--- start of Data excerpt ---
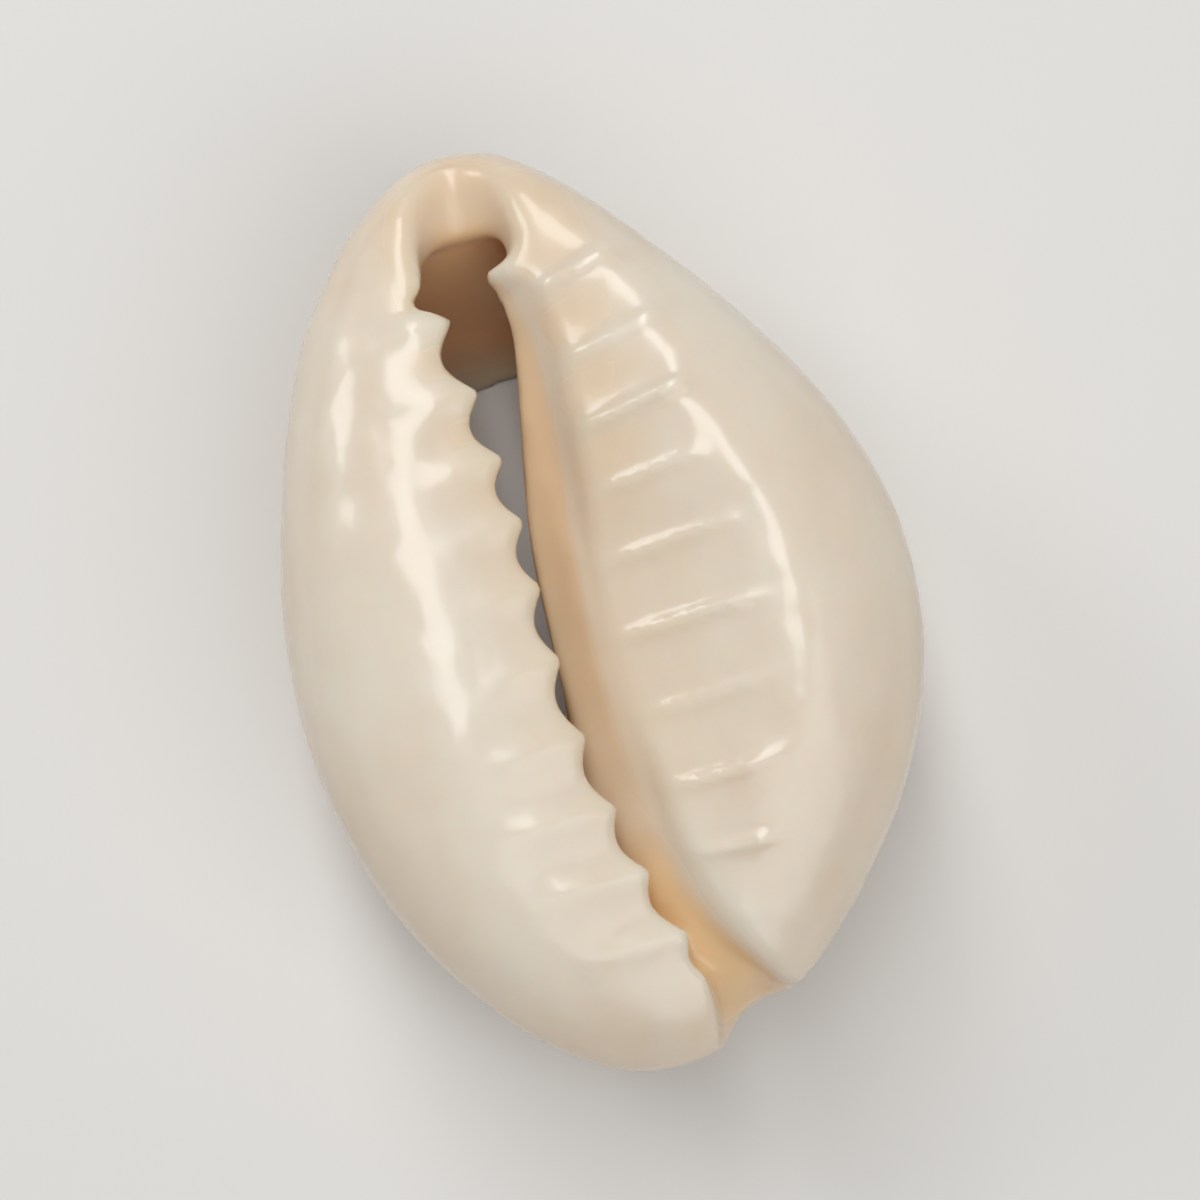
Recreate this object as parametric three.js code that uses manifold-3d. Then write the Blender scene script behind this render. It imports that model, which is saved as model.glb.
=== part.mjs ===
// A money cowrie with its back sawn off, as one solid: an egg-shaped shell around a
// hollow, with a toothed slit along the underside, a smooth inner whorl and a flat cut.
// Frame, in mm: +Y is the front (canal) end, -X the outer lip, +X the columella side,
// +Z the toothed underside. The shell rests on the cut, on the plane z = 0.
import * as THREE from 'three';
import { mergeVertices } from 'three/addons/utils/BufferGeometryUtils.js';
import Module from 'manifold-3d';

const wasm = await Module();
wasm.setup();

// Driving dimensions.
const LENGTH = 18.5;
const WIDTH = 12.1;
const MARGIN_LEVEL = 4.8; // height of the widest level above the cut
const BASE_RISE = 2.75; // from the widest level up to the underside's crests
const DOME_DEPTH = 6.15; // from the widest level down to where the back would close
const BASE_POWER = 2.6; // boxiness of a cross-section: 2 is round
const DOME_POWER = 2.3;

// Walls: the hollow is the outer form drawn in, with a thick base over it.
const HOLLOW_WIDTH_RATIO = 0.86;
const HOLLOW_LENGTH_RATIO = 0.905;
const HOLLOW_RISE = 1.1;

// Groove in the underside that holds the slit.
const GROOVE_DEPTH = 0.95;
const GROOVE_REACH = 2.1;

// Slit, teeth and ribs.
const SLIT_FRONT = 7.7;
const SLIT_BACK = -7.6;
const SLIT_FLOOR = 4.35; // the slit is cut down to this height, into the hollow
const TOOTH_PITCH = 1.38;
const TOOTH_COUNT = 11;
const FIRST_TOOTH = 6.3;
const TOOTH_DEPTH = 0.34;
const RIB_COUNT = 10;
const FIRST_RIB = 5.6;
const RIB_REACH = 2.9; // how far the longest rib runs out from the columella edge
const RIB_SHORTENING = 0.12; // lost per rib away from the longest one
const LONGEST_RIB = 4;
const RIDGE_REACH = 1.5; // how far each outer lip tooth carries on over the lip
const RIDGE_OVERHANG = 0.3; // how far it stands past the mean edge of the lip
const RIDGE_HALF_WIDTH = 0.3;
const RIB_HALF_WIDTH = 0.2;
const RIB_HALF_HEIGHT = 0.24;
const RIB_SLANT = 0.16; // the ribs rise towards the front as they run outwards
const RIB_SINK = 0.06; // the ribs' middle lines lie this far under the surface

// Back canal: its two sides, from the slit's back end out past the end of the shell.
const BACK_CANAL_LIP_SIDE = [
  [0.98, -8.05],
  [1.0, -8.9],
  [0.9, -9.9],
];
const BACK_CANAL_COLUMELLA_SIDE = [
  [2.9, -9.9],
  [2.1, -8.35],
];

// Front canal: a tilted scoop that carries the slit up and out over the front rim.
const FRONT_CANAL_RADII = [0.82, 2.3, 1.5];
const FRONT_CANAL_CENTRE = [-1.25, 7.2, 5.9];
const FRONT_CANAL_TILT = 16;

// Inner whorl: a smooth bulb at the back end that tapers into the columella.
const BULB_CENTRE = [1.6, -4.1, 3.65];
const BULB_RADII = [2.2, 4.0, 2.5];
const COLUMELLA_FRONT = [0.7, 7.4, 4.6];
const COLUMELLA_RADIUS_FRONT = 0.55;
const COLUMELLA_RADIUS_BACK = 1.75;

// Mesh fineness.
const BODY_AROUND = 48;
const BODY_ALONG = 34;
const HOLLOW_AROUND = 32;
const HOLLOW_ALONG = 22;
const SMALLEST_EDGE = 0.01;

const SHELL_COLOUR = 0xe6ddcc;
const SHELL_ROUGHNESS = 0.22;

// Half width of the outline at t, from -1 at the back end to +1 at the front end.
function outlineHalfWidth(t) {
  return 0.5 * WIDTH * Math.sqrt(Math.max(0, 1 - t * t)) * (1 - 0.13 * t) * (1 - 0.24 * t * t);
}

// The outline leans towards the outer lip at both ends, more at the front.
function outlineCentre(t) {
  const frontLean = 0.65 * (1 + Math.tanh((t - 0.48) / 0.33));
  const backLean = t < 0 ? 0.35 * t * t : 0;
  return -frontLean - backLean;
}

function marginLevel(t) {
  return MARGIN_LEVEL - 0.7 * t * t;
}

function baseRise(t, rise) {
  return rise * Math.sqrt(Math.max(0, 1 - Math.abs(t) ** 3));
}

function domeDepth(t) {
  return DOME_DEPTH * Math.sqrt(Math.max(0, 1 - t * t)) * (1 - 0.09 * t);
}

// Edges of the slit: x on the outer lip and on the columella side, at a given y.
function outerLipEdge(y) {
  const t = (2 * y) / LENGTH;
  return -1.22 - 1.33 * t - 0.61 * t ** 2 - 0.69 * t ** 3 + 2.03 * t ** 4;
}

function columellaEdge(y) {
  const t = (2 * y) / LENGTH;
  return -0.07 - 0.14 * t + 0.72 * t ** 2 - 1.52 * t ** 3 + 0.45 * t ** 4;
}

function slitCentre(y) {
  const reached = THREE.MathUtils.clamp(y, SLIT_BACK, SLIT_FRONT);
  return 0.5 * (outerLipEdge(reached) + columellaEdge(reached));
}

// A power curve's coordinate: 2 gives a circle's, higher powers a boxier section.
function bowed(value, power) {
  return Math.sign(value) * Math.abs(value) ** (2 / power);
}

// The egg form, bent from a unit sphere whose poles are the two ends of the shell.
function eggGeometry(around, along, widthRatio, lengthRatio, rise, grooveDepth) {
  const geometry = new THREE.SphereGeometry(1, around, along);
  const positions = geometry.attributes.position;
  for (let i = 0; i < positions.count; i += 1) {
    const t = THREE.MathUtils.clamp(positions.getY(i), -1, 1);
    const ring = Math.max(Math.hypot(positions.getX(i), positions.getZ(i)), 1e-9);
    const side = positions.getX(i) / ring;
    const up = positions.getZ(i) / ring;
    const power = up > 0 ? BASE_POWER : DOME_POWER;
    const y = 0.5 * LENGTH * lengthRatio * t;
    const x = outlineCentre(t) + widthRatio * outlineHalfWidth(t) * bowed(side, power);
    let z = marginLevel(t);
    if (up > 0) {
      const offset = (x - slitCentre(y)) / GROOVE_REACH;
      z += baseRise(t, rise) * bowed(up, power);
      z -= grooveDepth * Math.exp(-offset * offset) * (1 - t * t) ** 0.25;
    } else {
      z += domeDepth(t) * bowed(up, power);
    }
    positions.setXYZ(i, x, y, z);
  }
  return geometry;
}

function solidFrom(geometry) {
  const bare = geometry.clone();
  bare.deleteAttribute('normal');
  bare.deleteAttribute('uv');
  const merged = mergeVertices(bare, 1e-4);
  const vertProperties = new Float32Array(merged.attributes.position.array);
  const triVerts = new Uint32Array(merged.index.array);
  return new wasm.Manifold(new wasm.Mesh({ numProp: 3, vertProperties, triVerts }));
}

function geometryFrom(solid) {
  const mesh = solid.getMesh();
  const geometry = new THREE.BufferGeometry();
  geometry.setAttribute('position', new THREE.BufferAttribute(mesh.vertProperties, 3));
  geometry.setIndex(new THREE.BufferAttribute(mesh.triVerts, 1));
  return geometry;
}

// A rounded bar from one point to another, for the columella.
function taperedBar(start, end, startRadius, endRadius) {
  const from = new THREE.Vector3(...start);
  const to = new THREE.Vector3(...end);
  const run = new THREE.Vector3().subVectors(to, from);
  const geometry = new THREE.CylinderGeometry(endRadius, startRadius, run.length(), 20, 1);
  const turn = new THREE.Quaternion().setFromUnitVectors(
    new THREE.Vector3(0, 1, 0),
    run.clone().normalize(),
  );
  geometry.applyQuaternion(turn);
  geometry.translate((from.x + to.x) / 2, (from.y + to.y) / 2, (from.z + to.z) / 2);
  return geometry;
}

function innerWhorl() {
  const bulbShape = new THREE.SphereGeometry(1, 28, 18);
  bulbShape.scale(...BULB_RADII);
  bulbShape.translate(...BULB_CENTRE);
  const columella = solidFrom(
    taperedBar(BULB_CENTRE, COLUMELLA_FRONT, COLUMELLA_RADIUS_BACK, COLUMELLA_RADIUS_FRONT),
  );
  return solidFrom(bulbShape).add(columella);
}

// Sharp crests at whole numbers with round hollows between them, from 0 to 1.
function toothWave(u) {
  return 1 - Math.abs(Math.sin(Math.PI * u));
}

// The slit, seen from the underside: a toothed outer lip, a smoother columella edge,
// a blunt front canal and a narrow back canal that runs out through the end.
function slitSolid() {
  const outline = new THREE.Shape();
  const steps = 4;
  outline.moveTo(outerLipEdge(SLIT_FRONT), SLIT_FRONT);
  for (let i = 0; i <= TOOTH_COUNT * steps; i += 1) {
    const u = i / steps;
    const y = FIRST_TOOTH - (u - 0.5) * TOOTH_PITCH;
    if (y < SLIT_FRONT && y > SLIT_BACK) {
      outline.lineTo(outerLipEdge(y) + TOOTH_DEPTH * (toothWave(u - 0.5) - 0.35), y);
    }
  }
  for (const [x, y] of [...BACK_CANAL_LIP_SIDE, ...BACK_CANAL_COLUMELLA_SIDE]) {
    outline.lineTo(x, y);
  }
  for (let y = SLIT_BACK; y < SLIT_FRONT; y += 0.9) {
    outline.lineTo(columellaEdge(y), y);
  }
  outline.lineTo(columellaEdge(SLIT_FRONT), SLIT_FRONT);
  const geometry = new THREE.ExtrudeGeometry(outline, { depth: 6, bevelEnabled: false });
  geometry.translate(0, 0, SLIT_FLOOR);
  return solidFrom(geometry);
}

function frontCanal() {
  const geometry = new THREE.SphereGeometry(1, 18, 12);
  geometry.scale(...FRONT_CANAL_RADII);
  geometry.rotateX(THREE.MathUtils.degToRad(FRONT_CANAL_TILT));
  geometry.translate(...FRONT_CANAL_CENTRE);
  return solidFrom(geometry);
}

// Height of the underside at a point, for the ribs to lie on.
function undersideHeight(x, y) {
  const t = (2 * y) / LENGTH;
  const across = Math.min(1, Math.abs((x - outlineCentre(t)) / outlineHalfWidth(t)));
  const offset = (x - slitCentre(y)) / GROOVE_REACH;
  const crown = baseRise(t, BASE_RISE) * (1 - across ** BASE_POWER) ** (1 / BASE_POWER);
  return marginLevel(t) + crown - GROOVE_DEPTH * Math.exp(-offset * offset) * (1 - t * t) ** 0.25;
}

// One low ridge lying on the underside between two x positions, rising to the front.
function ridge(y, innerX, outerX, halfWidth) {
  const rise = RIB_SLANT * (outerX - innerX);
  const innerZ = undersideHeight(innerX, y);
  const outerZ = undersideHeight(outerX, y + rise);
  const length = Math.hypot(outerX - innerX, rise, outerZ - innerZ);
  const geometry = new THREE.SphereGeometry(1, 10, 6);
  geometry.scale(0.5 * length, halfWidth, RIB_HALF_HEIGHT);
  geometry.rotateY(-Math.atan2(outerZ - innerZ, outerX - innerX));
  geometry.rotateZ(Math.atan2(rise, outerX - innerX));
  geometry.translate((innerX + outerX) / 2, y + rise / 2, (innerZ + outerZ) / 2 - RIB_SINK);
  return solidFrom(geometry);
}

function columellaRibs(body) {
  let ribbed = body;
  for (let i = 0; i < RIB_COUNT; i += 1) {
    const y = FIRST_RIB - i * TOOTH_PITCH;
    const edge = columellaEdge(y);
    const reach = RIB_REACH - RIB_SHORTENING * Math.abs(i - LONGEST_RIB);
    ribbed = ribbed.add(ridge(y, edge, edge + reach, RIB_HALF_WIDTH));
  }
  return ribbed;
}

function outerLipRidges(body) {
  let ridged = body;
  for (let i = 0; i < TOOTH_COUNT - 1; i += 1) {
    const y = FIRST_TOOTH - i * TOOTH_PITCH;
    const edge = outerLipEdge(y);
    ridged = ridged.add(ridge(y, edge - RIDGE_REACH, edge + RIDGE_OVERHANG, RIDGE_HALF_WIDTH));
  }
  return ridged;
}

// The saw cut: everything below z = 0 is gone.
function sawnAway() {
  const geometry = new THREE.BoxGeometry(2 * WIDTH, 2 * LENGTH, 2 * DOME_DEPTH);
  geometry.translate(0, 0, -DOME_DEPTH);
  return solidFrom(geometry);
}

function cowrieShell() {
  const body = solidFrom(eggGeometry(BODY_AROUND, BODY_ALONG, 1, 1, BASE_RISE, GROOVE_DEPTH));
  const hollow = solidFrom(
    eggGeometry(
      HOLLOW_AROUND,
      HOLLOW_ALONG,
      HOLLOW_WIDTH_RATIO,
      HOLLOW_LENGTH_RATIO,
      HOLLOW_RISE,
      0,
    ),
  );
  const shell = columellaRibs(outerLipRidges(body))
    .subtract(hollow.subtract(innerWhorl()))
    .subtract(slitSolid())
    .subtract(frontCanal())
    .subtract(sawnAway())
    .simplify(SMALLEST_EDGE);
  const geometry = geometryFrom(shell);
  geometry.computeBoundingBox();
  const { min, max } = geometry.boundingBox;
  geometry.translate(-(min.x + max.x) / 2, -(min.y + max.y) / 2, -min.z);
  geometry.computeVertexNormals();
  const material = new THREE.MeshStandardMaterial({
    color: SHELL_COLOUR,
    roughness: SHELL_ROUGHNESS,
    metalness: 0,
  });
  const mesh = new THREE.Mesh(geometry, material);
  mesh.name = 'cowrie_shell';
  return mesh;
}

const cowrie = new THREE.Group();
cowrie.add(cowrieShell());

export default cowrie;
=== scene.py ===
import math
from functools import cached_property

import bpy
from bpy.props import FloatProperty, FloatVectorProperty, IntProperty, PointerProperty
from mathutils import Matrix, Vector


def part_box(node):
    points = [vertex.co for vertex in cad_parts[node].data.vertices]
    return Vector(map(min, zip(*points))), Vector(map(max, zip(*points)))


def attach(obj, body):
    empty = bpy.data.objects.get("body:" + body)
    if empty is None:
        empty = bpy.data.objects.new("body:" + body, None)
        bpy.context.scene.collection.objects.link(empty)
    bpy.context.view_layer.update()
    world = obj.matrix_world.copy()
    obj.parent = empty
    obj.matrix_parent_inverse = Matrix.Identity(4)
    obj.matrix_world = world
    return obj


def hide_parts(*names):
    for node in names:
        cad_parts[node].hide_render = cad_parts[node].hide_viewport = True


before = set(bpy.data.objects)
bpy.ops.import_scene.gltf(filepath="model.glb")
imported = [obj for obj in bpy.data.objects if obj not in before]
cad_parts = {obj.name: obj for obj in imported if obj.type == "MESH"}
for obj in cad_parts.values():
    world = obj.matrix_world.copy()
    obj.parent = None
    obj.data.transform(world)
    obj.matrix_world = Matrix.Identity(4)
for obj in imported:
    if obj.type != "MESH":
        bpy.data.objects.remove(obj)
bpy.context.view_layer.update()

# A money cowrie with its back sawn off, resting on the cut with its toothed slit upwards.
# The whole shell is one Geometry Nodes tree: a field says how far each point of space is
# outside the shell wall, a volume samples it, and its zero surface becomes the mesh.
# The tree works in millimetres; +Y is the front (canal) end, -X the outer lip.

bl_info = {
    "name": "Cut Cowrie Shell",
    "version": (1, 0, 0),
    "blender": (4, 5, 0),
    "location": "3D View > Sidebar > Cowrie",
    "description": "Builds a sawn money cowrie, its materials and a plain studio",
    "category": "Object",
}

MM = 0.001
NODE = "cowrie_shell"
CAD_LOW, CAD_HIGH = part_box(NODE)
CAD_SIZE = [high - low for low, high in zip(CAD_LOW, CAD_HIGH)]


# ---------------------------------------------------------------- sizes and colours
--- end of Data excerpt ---
# [Short exercise]
Take the line that contains "z = 0 is gone.", the line that contains "for node in", and all lines between, and give them again exactly; include no other line.

# [Written response]
// The saw cut: everything below z = 0 is gone.
function sawnAway() {
  const geometry = new THREE.BoxGeometry(2 * WIDTH, 2 * LENGTH, 2 * DOME_DEPTH);
  geometry.translate(0, 0, -DOME_DEPTH);
  return solidFrom(geometry);
}

function cowrieShell() {
  const body = solidFrom(eggGeometry(BODY_AROUND, BODY_ALONG, 1, 1, BASE_RISE, GROOVE_DEPTH));
  const hollow = solidFrom(
    eggGeometry(
      HOLLOW_AROUND,
      HOLLOW_ALONG,
      HOLLOW_WIDTH_RATIO,
      HOLLOW_LENGTH_RATIO,
      HOLLOW_RISE,
      0,
    ),
  );
  const shell = columellaRibs(outerLipRidges(body))
    .subtract(hollow.subtract(innerWhorl()))
    .subtract(slitSolid())
    .subtract(frontCanal())
    .subtract(sawnAway())
    .simplify(SMALLEST_EDGE);
  const geometry = geometryFrom(shell);
  geometry.computeBoundingBox();
  const { min, max } = geometry.boundingBox;
  geometry.translate(-(min.x + max.x) / 2, -(min.y + max.y) / 2, -min.z);
  geometry.computeVertexNormals();
  const material = new THREE.MeshStandardMaterial({
    color: SHELL_COLOUR,
    roughness: SHELL_ROUGHNESS,
    metalness: 0,
  });
  const mesh = new THREE.Mesh(geometry, material);
  mesh.name = 'cowrie_shell';
  return mesh;
}

const cowrie = new THREE.Group();
cowrie.add(cowrieShell());

export default cowrie;
=== scene.py ===
import math
from functools import cached_property

import bpy
from bpy.props import FloatProperty, FloatVectorProperty, IntProperty, PointerProperty
from mathutils import Matrix, Vector


def part_box(node):
    points = [vertex.co for vertex in cad_parts[node].data.vertices]
    return Vector(map(min, zip(*points))), Vector(map(max, zip(*points)))


def attach(obj, body):
    empty = bpy.data.objects.get("body:" + body)
    if empty is None:
        empty = bpy.data.objects.new("body:" + body, None)
        bpy.context.scene.collection.objects.link(empty)
    bpy.context.view_layer.update()
    world = obj.matrix_world.copy()
    obj.parent = empty
    obj.matrix_parent_inverse = Matrix.Identity(4)
    obj.matrix_world = world
    return obj


def hide_parts(*names):
    for node in names:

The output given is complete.